Larivière co-authored a 2002 study which looked at the physical development of female athletes aged 13 to 15, with respect to the sports of tennis, swimming, figure skating and volleyball. The study concluded that elite athletes developed different physical attributes and athletic abilities according to the sport.

Larivière wrote a review of organized recreational activities for Leisure Quebec in 2008. He noted that increasing competition for participants meant that recreational organizations should undertake quality assessments to ensure the best value and growth. He recommended improvements in management, services, and mentoring of participants as keys to success.

Larivière spoke at the Quebec Hockey Summit, in August 2011, at the Bell Centre. He felt that more options than before had been implemented to retain hockey players in the QMJHL, the Quebec AAA Midget Hockey League and school sports; but "we just need to promote them better". He recommended nurturing an athlete's disposition and aptitude to develop talent.

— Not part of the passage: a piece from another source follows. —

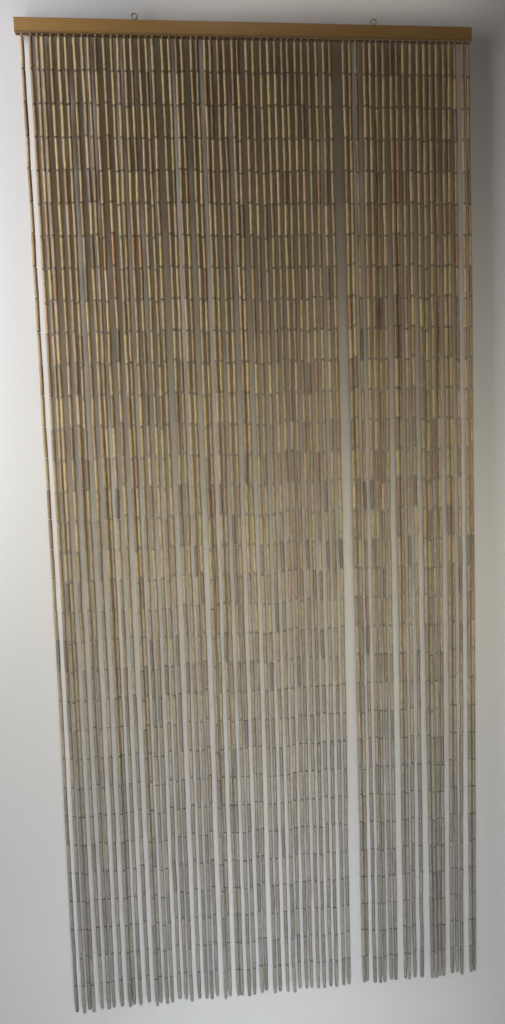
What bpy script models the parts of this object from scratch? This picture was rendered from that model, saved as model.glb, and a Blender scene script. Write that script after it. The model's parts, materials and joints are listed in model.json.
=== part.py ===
# Bamboo bead door curtain: 64 strands of bamboo tubes hung from a wooden header bar by two screw eyes.
# Metres, +Z up. X runs along the bar, the front is -Y and the wall side +Y. The origin is midway along
# the bar, level with the inside top of the two eyes, where the hooks that carry it bear.

import math
import random

import bmesh
import bpy
from mathutils import Matrix, Vector

# Header bar
BAR_LENGTH = 0.900
BAR_HEIGHT = 0.027
BAR_THICKNESS = 0.014
BAR_EDGE_ROUND = 0.002

# Screw eyes: each ring stands above the bar on a shank that sits in a pilot hole
EYE_PLACES = {"screw_eye_left": -0.222, "screw_eye_right": 0.250}  # along the bar, as hung
EYE_WIRE = 0.0023
EYE_INNER_RADIUS = 0.0042
EYE_CENTRE_ABOVE_BAR = 0.009
SHANK_DEPTH = 0.0145
RING_STEPS = 28
WIRE_SIDES = 10

# Strands of bamboo tubes
STRANDS = 64
STRANDS_IN_GROUP = 16
FIRST_STRAND = -0.4375  # along the bar
PITCH = 0.0139
STRANDS_BEFORE_GAP = 44
WIDE_GAP = 0.028  # centre to centre, where one strand is missing
PITCH_AFTER_GAP = 0.0134
DROP = 2.022  # from the top of the bar to the mean hem
STRAND_WIDTH = 0.0066  # a square section with the area of a 7.5 mm round tube
CORD_WIDTH = 0.0016
CORD_SHOWING = 0.005  # bare cord between the bar and the first tube
LEAST_SPACING = 0.0082  # centre to centre, where strands hang side by side
ROUTE_STEPS = 11

# The strip along which the strands' roots are fused, let into a groove under the bar
STRIP_HEIGHT = 0.003
STRIP_THICKNESS = 0.004
STRIP_OVERHANG = 0.0035  # past the outermost strand's root
GROOVE_END = 0.003  # solid wood left at each end of the bar

GAP = 0.0003  # between neighbouring pieces

# How unevenly the strands hang. Shifts along the bar are read at four stations down the drop.
STATIONS = (0.0, 0.25, 0.55, 1.0)
UNEVEN_PLACE = 0.0022  # of a whole strand
UNEVEN_ALONG = (0.0, 0.0007, 0.0010, 0.0015)
UNEVEN_DEPTH = (0.0006, 0.0014, 0.0018, 0.0026)
UNEVEN_END = 0.0045
HEM_DRIFT = -0.0065  # the strands lean this far towards -X at the hem
HEM_DRIFT_BY_STATION = (0.0, 0.15, 0.45, 1.0)
SEED = 64

# Strands that hang further out of line: strand, then its shift along the bar at each station
OUT_OF_LINE = (
    (0, 0.0000, -0.0005, -0.0005, -0.0045),
    (1, 0.0025, 0.0025, 0.0020, -0.0025),
    (2, 0.0010, 0.0005, -0.0015, -0.0045),
    (3, -0.0030, -0.0040, -0.0070, -0.0110),
    (8, 0.0025, 0.0025, 0.0020, -0.0015),
    (9, 0.0000, -0.0015, -0.0035, -0.0075),
    (12, 0.0025, 0.0030, 0.0030, 0.0005),
    (13, 0.0010, -0.0030, -0.0050, -0.0060),
    (19, 0.0025, 0.0035, 0.0005, -0.0045),
    (23, 0.0035, 0.0030, 0.0020, -0.0030),
    (30, -0.0025, -0.0055, -0.0045, -0.0105),
    (43, 0.0000, 0.0005, -0.0010, -0.0070),
    (44, 0.0000, 0.0015, 0.0020, 0.0000),
    (45, -0.0015, -0.0025, -0.0015, -0.0060),
    (46, -0.0025, -0.0020, -0.0020, -0.0025),
    (48, 0.0000, 0.0000, -0.0030, -0.0060),
    (50, 0.0000, -0.0025, -0.0055, -0.0080),
    (51, 0.0020, 0.0035, 0.0030, 0.0010),
    (54, 0.0020, 0.0000, 0.0000, -0.0010),
    (55, 0.0025, 0.0045, 0.0065, 0.0085),
    (56, 0.0030, 0.0030, 0.0020, 0.0035),
    (57, 0.0025, 0.0025, 0.0000, -0.0015),
    (59, 0.0030, 0.0040, 0.0050, 0.0010),
    (60, 0.0015, -0.0005, -0.0005, -0.0005),
    (61, 0.0000, 0.0020, 0.0030, -0.0030),
    (62, 0.0035, 0.0060, 0.0075, 0.0040),
    (63, 0.0000, 0.0030, 0.0020, -0.0010),
)

RING_CENTRE_Z = -EYE_INNER_RADIUS
BAR_TOP = RING_CENTRE_Z - EYE_CENTRE_ABOVE_BAR
BAR_BOTTOM = BAR_TOP - BAR_HEIGHT
FIRST_TUBE_TOP = BAR_BOTTOM - CORD_SHOWING
HEM = BAR_TOP - DROP


def clear_scene():
    for old in list(bpy.data.objects):
        bpy.data.objects.remove(old, do_unlink=True)


def make_material(name, colour, roughness, metallic=0.0):
    material = bpy.data.materials.new(name)
    material.use_nodes = True
    shader = material.node_tree.nodes["Principled BSDF"]
    shader.inputs["Base Color"].default_value = (*colour, 1.0)
    shader.inputs["Roughness"].default_value = roughness
    shader.inputs["Metallic"].default_value = metallic
    return material


def add_object(name, bm, material=None):
    """Turns the bmesh into a named object in the scene."""
    mesh = bpy.data.meshes.new(name)
    bm.to_mesh(mesh)
    bm.free()
    obj = bpy.data.objects.new(name, mesh)
    bpy.context.scene.collection.objects.link(obj)
    if material:
        mesh.materials.append(material)
    return obj


def box(name, low, high, material=None):
    bm = bmesh.new()
    low, high = Vector(low), Vector(high)
    placed = Matrix.Translation((low + high) / 2) @ Matrix.Diagonal((*(high - low), 1.0))
    bmesh.ops.create_cube(bm, size=1.0, matrix=placed)
    return add_object(name, bm, material)


def rod(name, radius, centre, bottom, top, sides):
    """An upright cylinder, its faces out."""
    bm = bmesh.new()
    bmesh.ops.create_cone(
        bm, cap_ends=True, segments=sides, radius1=radius, radius2=radius, depth=top - bottom,
        matrix=Matrix.Translation((centre[0], centre[1], (bottom + top) / 2)),
    )
    return add_object(name, bm)


def helper(obj):
    """A shape that only cuts or joins another one."""
    obj.hide_render = True
    obj.display_type = "WIRE"
    return obj


def boolean(obj, operation, other):
    modifier = obj.modifiers.new(other.name, "BOOLEAN")
    modifier.operation = operation
    modifier.object = helper(other)


def header_bar():
    """The wooden bar, its edges eased, with a pilot hole for each eye and a groove for the strands' strip."""
    wood = make_material("header_wood", (0.33, 0.19, 0.075), 0.42)
    half = BAR_LENGTH / 2
    bar = box(
        "header_bar", (-half, -BAR_THICKNESS / 2, BAR_BOTTOM), (half, BAR_THICKNESS / 2, BAR_TOP), wood
    )
    ease = bar.modifiers.new("eased_edges", "BEVEL")
    ease.width = BAR_EDGE_ROUND
    ease.segments = 3
    groove_half_length = half - GROOVE_END
    groove_half_width = STRIP_THICKNESS / 2 + GAP
    groove = box(
        "groove_cutter",
        (-groove_half_length, -groove_half_width, BAR_BOTTOM - BAR_HEIGHT),
        (groove_half_length, groove_half_width, BAR_BOTTOM + STRIP_HEIGHT + GAP),
    )
    boolean(bar, "DIFFERENCE", groove)
    for name, along in EYE_PLACES.items():
        pilot = rod(
            f"{name}_pilot_cutter", EYE_WIRE / 2 + GAP, (along, 0.0),
            BAR_TOP - SHANK_DEPTH - GAP, BAR_TOP + BAR_HEIGHT, WIRE_SIDES + 2,
        )
        boolean(bar, "DIFFERENCE", pilot)
    return bar


def screw_eye(name, along, metal):
    """A closed ring facing the front, joined to the shank that holds it in the bar."""
    ring_radius = EYE_INNER_RADIUS / math.cos(math.pi / RING_STEPS) + EYE_WIRE / 2
    bm = bmesh.new()
    bmesh.ops.create_circle(
        bm, segments=WIRE_SIDES, radius=EYE_WIRE / 2,
        matrix=Matrix.Translation((along + ring_radius, 0.0, RING_CENTRE_Z)),
    )
    bmesh.ops.rotate(
        bm, verts=bm.verts, cent=(along + ring_radius, 0.0, RING_CENTRE_Z),
        matrix=Matrix.Rotation(math.pi / WIRE_SIDES, 3, "Z"),
    )
    bmesh.ops.spin(
        bm, geom=bm.verts[:] + bm.edges[:], cent=(along, 0.0, RING_CENTRE_Z), axis=(0.0, 1.0, 0.0),
        angle=math.tau, steps=RING_STEPS, use_merge=True, use_duplicate=False,
    )
    bmesh.ops.remove_doubles(bm, verts=bm.verts, dist=0.00001)
    bmesh.ops.recalc_face_normals(bm, faces=bm.faces)
    eye = add_object(name, bm, metal)
    shank = rod(
        f"{name}_shank", EYE_WIRE / 2, (along, 0.0),
        BAR_TOP - SHANK_DEPTH, RING_CENTRE_Z - ring_radius, WIRE_SIDES,
    )
    boolean(eye, "UNION", shank)
    return eye


def between_stations(values, share):
    """The value at a share of the drop, eased from each station to the next."""
    for i in range(len(STATIONS) - 1):
        if share <= STATIONS[i + 1] or i == len(STATIONS) - 2:
            part = min(1.0, (share - STATIONS[i]) / (STATIONS[i + 1] - STATIONS[i]))
            eased = part * part * (3 - 2 * part)
            return values[i] + (values[i + 1] - values[i]) * eased


def even_place(strand):
    """Where a strand would be tied along the bar if it were in line."""
    past_gap = strand - STRANDS_BEFORE_GAP
    if past_gap < 0:
        return FIRST_STRAND + strand * PITCH
    return FIRST_STRAND + (STRANDS_BEFORE_GAP - 1) * PITCH + WIDE_GAP + past_gap * PITCH_AFTER_GAP


def hang_strands():
    """Each strand's places along the bar, its places in depth, both by station, and its end height."""
    rng = random.Random(SEED)
    out_of_line = {row[0]: row[1:] for row in OUT_OF_LINE}
    hung = []
    for strand in range(STRANDS):
        place = rng.uniform(-1, 1) * UNEVEN_PLACE
        chance = [rng.uniform(-1, 1) for _ in STATIONS]
        depth = [rng.uniform(-1, 1) * most for most in UNEVEN_DEPTH]
        end = HEM + rng.uniform(-1, 1) * UNEVEN_END
        shift = [
            place + HEM_DRIFT * lean + side * most
            for lean, side, most in zip(HEM_DRIFT_BY_STATION, chance, UNEVEN_ALONG)
        ]
        along = [even_place(strand) + move for move in out_of_line.get(strand, shift)]
        if hung:
            along = [max(x, left + LEAST_SPACING) for x, left in zip(along, hung[-1][0])]
        hung.append((along, depth, end))
    return hung


def strand_sections(along, depth, end):
    """The strand's centres and widths, from its root in the strip down to its end."""
    root = BAR_BOTTOM + STRIP_HEIGHT / 2
    first = Vector((along[0], 0.0, 0.0))
    sections = [
        (first + Vector((0, 0, root)), CORD_WIDTH),
        (first + Vector((0, 0, FIRST_TUBE_TOP)), CORD_WIDTH),
    ]
    for step in range(ROUTE_STEPS + 1):
        share = step / ROUTE_STEPS
        z = FIRST_TUBE_TOP - CORD_WIDTH / 2 + (end - FIRST_TUBE_TOP) * share
        y = between_stations(depth, share) if step else 0.0
        sections.append((Vector((between_stations(along, share), y, z)), STRAND_WIDTH))
    return sections


def loft_square(bm, sections):
    """A four-sided strand through the sections, closed at both ends."""
    loops = []
    for centre, width in sections:
        half = width / 2
        corners = ((-half, -half), (half, -half), (half, half), (-half, half))
        loops.append([bm.verts.new(centre + Vector((x, y, 0))) for x, y in corners])
    for upper, lower in zip(loops, loops[1:]):
        for i in range(4):
            j = (i + 1) % 4
            bm.faces.new((lower[i], lower[j], upper[j], upper[i]))
    bm.faces.new(loops[0])
    bm.faces.new(reversed(loops[-1]))


def strip_end(strand):
    """Where one strip ends and the next begins: midway between a strand's root and the one before it."""
    if strand == 0:
        return even_place(0) - STRIP_OVERHANG
    if strand == STRANDS:
        return even_place(STRANDS - 1) + STRIP_OVERHANG
    return (even_place(strand - 1) + even_place(strand)) / 2


def strand_group(number, strands, bamboo):
    """A run of strands with their roots fused into one strip in the bar's groove."""
    strip = box(
        f"strand_group_{number}",
        (strip_end((number - 1) * STRANDS_IN_GROUP) + GAP / 2, -STRIP_THICKNESS / 2, BAR_BOTTOM),
        (strip_end(number * STRANDS_IN_GROUP) - GAP / 2, STRIP_THICKNESS / 2, BAR_BOTTOM + STRIP_HEIGHT),
        bamboo,
    )
    bm = bmesh.new()
    for along, depth, end in strands:
        loft_square(bm, strand_sections(along, depth, end))
    boolean(strip, "UNION", add_object(f"strands_{number}", bm))
    return strip


def build():
    clear_scene()
    header_bar()
    metal = make_material("eye_metal", (0.42, 0.40, 0.36), 0.35, 1.0)
    for name, along in EYE_PLACES.items():
        eye = screw_eye(name, along, metal)
        eye.data.shade_smooth()
    bamboo = make_material("strand_bamboo", (0.36, 0.26, 0.15), 0.5)
    strands = hang_strands()
    for number in range(1, STRANDS // STRANDS_IN_GROUP + 1):
        first = (number - 1) * STRANDS_IN_GROUP
        strand_group(number, strands[first:first + STRANDS_IN_GROUP], bamboo)


build()
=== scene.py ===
# Bamboo bead door curtain: tubes threaded on knotted cords, hung from a varnished bar by two screw eyes.
# Metres, +Z up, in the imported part's own frame: the front is -Y, the back +Y.
import json
import math
import random

import bmesh
import bpy
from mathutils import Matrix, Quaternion, Vector

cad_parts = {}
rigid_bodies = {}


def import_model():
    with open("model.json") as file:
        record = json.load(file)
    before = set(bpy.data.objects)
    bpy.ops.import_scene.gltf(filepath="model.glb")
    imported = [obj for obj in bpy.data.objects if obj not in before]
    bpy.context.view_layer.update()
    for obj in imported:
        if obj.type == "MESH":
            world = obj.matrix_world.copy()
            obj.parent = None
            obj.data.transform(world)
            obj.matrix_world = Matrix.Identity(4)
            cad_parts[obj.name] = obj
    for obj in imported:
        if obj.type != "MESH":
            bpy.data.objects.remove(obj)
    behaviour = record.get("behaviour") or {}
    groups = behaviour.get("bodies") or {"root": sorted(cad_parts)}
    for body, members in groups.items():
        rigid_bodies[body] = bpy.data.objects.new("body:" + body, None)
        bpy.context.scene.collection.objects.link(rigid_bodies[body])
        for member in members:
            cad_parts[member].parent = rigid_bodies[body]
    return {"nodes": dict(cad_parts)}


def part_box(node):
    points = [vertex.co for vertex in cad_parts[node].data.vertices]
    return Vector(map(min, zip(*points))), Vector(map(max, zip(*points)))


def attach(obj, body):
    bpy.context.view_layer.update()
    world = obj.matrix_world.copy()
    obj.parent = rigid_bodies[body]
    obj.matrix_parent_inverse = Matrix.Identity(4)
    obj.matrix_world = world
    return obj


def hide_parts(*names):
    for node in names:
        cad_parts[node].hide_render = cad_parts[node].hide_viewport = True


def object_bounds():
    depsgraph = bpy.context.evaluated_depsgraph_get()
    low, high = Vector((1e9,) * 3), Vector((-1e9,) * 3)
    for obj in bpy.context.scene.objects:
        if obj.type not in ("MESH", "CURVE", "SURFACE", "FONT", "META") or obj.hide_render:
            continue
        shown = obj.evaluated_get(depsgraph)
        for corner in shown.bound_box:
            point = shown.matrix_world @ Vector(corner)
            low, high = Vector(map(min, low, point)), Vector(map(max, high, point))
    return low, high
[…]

He advocated for better monitoring of physical and mental development, and the ability of a player to make decisions quickly.

Larivière evaluated Judo Québec in 2012. His report was the basis for a strategic development plan implemented from 2013 to 2017, which led to Judo Québec becoming the first provincial organization to earn a sport quality accreditation from Sport Québec.

On January 23, 2013, Larivière was named president of the QMJHL Technical Commission to advise on current league programs, find the best development results for its players, recommend improvements.

==Awards==
Larivière received of the Gordon Juckes Award from the CAHA in 1986, for outstanding contributions to amateur hockey in Canada.

==Personal life==
Larivière resided in Saint-Bruno-de-Montarville, Quebec as of 1986, and in Chambly, Quebec, as of 2008.